═══ Supplied records

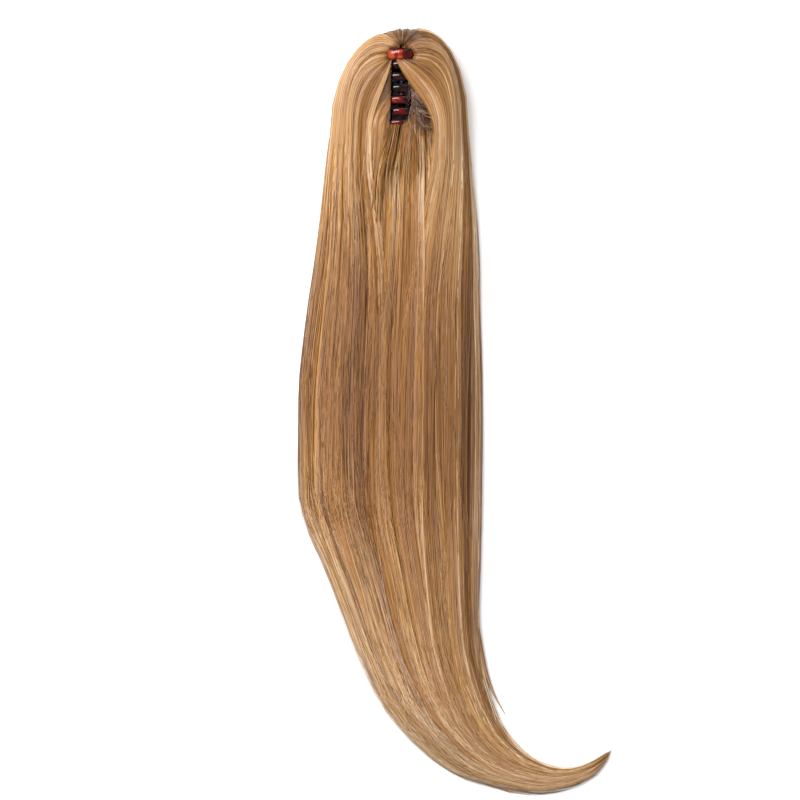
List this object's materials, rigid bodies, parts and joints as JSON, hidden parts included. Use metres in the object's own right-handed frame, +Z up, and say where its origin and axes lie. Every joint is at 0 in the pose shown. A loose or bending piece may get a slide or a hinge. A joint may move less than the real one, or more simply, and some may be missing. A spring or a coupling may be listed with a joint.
{
  "type": "ponytail hairpiece",
  "caption": "Long straight ponytail hairpiece lying flat, its hair sewn to the two sprung jaws of a hinged claw clip that grips the wearer's own ponytail.",
  "frame": {"origin": "on the surface it lies on, under the middle of its bounding box", "axes": "+Y from the tip of the hair towards the head end, along the claw's hinge; +Z up, the way the claw's mouth faces; +X to the right, the side that the tip sweeps to"},
  "size_m": [0.2261, 0.5521, 0.0476],
  "materials": {
    "claw": "translucent dark cherry tortoiseshell plastic, moulded and polished",
    "steel": "drawn spring steel",
    "weft": "dark sewn band of hair roots",
    "hair": "straight synthetic hair, honey and dark blond with lighter and golden strands"
  },
  "bodies": {
    "left_half": {"jaw_left": "claw", "hinge_pin": "steel", "torsion_spring": "steel", "weft_left": "weft", "hair_crown_left": "hair", "hair_tail": "hair"},
    "right_half": {"jaw_right": "claw", "weft_right": "weft", "hair_crown_right": "hair"}
  },
  "joints": [
    {"name": "claw_hinge", "type": "hinge", "parent": "left_half", "child": "right_half", "pos_m": [-0.0396, 0.232, 0.015], "axis": [0, 1, 0], "range_deg": [0, 40], "stiffness_Nm_per_rad": 0.25, "springref_deg": -28.65}
  ]
}
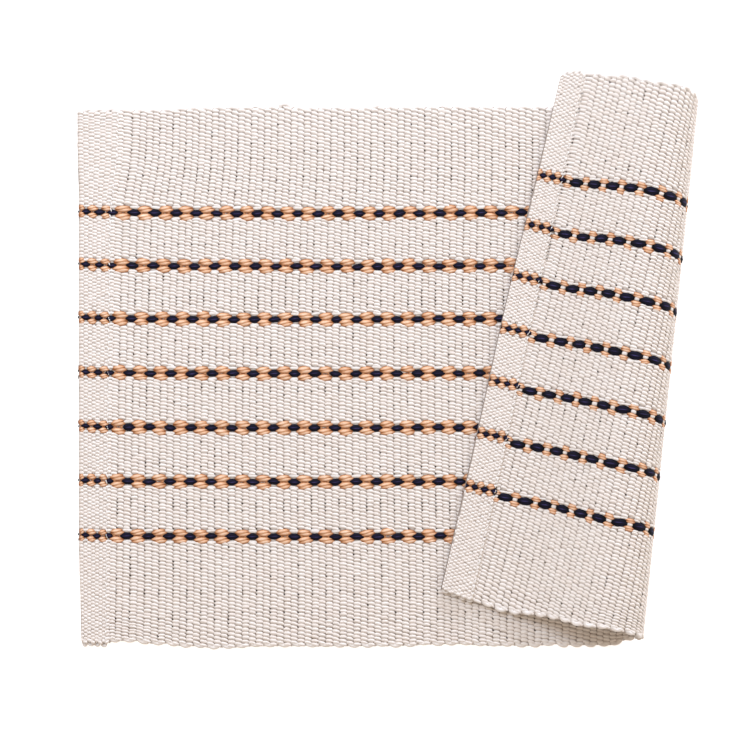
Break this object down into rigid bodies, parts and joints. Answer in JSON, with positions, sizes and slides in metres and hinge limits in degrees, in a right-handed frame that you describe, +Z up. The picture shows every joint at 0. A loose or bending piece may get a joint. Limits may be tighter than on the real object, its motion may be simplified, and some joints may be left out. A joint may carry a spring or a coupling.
{
  "type": "placemat",
  "caption": "Thick rib-woven cotton placemat with dashed stripes along its length, lying flat with its right end turned over in a soft fold.",
  "frame": {"origin": "middle of the box around the folded mat, on the surface it lies on", "axes": "+X along the mat's length towards the turned-over end, +Y across its width, +Z up"},
  "size_m": [0.3776, 0.353, 0.0373],
  "materials": {
    "natural_cotton": "thick unbleached cotton in a rib weave",
    "tan_yarn": "dyed two-ply cotton yarn",
    "navy_yarn": "dyed soft cotton yarn",
    "cotton_thread": "white cotton sewing thread"
  },
  "bodies": {
    "root": {"mat": "natural_cotton"}
  },
  "joints": []
}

══════

* Directions
Go over the records above line by line and count those holding the word "metres". Reply only with the number.

* Problem solution
2